Cut the legs off the ducks, remove the meat with a sharp knife and shred the meat roughly into chunky sized pieces. Remove the breasts and cut them into six slices, and add the meat juices if it seems a little dry.

Make the dressing by mixing all the ingredients together and seasoning to taste. Lightly dress the leaves with half of the dressing and arrange on plates. Arrange the pieces of duck on and in amongst the leaves and scatter over the cobnuts. Spoon the rest of the dressing over the salads.

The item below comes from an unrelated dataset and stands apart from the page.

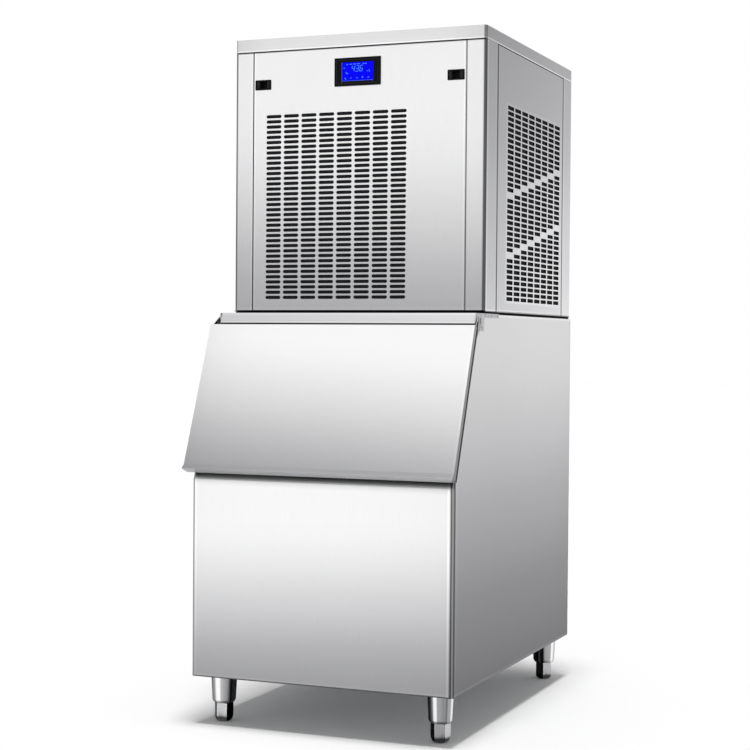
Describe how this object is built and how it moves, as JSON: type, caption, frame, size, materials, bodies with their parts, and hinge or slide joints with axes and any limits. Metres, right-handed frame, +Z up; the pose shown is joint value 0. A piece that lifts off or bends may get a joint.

Roast poussin with wild mushroom stuffing

Serves 4

Poussin, or spring chickens as they are sometimes known, are perfect for the bachelor. These little birds are less of an investment - a cheaper date, if you like - than the wild ones. They take no time to cook and you can gnaw on the bones in front of the telly. They benefit, too, from a good stuffing. I'm choosing wild mushrooms and herbs as we are in peak mushroom season now.

4 oven-ready poussins
1tbsp vegetable oil

for the stuffing

1 onion, peeled and finely chopped
4 cloves of garlic, peeled and crushed
150g wild mushrooms, cleaned and chopped
80g butter
60g fresh white breadcrumbs
2tbsp chopped parsley
Salt and freshly ground black pepper

Pre-heat the oven to 220º/Gas mark 7. Gently cook the onion and garlic in the butter until soft but not coloured, add the wild mushrooms and cook for a few more minutes until softened. Transfer to a bowl and add the breadcrumbs and parsley, season and mix well.

Spoon the stuffing into the cavity of the poussins and place in a roasting tray. Lightly oil and season the outside of the birds and roast for 40 minutes, basting occasionally.

Serve with buttered autumn greens, such as curly kale, or a seasonal salad, and, if you like, potatoes roasted in the tray with the birds.